Seeking peace, not walls, in Jerusalem
“My job here has me under call by the DGM of the ELCA as Assistant to the Director of Schools of the Evangelical Lutheran Church in Jordan and the Holy Land,” says Countess. “The schools serve about 2000 students, 40 percent are Muslim, 44 percent Eastern Greek Orthodox, 6 percent are Lutheran; the other 10 percent represent other Christian groups. We were the first schools to offer education to boys and girls and to Muslims and Christians alike.”
The chance to work in such a historic place is not lost on Sister Sylvia. “Every day I have the opportunity to work in this historic home of three major religions, and to see in those around me inspiring examples of faith and courage in the midst of difficult living conditions.”
Comprising 20 percent of the population of the Holy Land a century ago, Christian numbers have dropped alarmingly in recent years to a present 2 percent of total inhabitants. “The Occupation and economic problems caused by the Separation Wall (a large, controversial wall that runs through Jerusalem) are major factors for this emigration,” says Sister Sylvia. “Bishop Younan of the ELCJHL has called on fellow Christians here to be peacemakers and bridge builders.”
Sister Sylvia is not the first Deaconess to serve in the area or with the schools.

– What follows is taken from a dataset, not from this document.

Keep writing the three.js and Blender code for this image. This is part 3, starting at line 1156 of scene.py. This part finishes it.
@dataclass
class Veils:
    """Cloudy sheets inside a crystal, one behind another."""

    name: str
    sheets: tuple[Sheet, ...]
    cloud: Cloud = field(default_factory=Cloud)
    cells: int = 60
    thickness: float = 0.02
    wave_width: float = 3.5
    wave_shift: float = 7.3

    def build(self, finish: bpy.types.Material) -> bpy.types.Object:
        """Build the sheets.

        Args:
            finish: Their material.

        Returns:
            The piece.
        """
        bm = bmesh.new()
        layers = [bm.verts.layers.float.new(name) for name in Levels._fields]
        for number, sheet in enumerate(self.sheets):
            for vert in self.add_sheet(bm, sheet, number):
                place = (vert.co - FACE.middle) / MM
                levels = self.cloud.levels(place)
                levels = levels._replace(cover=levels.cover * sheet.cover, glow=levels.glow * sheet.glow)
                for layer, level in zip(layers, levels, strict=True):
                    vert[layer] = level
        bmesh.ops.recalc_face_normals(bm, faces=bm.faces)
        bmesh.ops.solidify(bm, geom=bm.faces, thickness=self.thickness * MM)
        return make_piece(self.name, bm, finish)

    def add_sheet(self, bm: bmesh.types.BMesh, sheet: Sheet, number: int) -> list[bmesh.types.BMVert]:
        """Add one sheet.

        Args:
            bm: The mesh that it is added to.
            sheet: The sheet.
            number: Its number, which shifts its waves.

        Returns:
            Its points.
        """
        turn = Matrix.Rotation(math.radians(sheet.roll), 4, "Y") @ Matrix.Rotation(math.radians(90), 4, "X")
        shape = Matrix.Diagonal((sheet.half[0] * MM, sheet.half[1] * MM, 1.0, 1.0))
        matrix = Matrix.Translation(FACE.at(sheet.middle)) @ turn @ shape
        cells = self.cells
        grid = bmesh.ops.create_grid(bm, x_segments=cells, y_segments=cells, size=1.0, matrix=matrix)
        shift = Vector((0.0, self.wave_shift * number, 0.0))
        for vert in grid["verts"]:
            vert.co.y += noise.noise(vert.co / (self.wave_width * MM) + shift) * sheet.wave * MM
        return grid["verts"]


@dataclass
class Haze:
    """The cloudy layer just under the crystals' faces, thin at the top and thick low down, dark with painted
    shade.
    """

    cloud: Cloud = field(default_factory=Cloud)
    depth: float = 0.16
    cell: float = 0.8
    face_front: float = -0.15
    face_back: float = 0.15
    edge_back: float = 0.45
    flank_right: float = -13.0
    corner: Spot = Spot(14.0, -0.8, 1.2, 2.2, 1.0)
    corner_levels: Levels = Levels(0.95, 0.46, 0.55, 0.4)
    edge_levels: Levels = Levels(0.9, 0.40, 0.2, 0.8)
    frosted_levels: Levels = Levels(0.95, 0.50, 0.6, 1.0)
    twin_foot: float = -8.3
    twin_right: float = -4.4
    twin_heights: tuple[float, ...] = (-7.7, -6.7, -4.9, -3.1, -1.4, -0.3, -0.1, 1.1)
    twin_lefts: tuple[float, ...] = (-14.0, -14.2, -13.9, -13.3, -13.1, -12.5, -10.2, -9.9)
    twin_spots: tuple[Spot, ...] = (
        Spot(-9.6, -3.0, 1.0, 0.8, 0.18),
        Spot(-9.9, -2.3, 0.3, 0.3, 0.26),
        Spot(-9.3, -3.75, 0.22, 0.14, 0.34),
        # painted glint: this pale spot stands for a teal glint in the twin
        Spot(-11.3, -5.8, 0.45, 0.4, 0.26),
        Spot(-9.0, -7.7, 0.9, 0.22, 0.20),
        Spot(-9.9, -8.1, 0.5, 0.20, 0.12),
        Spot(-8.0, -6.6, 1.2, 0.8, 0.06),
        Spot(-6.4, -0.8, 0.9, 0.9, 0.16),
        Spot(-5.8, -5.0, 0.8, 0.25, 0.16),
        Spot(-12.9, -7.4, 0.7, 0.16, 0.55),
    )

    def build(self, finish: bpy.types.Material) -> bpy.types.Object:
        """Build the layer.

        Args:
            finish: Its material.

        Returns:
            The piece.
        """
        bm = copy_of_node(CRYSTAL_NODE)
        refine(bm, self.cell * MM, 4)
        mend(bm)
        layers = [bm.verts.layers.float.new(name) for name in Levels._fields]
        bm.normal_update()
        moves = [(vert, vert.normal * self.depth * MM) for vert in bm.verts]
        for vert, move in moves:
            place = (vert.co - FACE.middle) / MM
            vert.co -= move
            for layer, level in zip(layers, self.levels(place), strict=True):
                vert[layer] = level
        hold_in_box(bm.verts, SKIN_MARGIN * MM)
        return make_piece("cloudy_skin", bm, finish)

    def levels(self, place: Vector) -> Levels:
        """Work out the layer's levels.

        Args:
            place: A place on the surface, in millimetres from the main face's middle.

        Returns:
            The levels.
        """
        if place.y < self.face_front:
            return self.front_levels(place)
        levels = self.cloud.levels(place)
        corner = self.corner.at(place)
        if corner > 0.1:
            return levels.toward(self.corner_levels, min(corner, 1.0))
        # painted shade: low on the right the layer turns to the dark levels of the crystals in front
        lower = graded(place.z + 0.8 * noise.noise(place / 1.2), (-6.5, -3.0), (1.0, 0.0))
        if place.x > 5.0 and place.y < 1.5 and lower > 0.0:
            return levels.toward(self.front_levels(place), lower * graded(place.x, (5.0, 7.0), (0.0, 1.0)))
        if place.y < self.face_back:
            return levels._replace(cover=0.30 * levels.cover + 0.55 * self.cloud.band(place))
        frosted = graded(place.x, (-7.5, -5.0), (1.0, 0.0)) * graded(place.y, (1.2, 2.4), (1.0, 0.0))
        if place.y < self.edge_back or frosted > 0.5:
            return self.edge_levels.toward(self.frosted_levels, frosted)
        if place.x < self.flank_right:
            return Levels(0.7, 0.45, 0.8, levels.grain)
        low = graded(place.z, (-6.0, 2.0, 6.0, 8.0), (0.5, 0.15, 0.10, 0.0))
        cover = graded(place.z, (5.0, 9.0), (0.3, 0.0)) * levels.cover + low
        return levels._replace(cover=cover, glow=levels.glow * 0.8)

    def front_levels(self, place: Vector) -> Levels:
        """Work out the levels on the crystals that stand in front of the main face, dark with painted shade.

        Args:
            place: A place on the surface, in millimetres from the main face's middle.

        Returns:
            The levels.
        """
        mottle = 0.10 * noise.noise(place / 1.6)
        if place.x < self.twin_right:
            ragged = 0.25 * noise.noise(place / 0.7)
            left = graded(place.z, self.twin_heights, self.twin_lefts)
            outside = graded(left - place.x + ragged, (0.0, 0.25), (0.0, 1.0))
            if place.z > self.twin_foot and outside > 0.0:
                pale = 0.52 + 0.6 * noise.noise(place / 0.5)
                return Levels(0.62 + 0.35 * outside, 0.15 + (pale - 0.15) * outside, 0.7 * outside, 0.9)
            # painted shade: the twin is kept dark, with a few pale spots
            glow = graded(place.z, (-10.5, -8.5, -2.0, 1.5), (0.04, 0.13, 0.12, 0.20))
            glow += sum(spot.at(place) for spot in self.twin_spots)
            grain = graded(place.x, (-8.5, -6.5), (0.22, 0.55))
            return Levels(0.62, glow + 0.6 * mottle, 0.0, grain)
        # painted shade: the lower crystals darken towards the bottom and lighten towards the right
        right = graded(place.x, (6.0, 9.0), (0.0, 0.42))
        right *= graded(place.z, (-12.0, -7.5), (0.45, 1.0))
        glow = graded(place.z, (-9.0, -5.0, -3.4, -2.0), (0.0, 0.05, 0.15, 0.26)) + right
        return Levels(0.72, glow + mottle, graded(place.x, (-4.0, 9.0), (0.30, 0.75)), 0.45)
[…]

The original German Lutheran deaconesses from Kaiserswerth, Germany, came to serve as nurses in Augusta Victoria Hospital, on the very grounds where she now lives and to found one of the schools where Sister Sylvia works. “I feel humble and grateful to follow in their footsteps,” says Countess. “I am continually surprised by those who think that diaconal service is synonymous with doormat meekness and that deaconesses are women who couldn’t “make the grade” to become pastors. As those 19th century women who crossed oceans to serve as God’s agents proved, they lacked neither courage nor resourcefulness, and neither does the modern diaconate.”
One of “God’s commandos”
“When I first came here my sons were worried for my safety and security.” But her sons trusted their mom’s judgment and now jokingly refer to her as one of God’s commandos. “But there is pride and respect in the comment,” she adds.
By using her experience as a teacher, her training as a chaplain and her identity as a Deaconess, Sister Sylvia is helping tear down walls, both ideological and physical. “I think God always planned for me to do this work in this place at this time. I needed, however, the varied experiences of my life to prepare me.”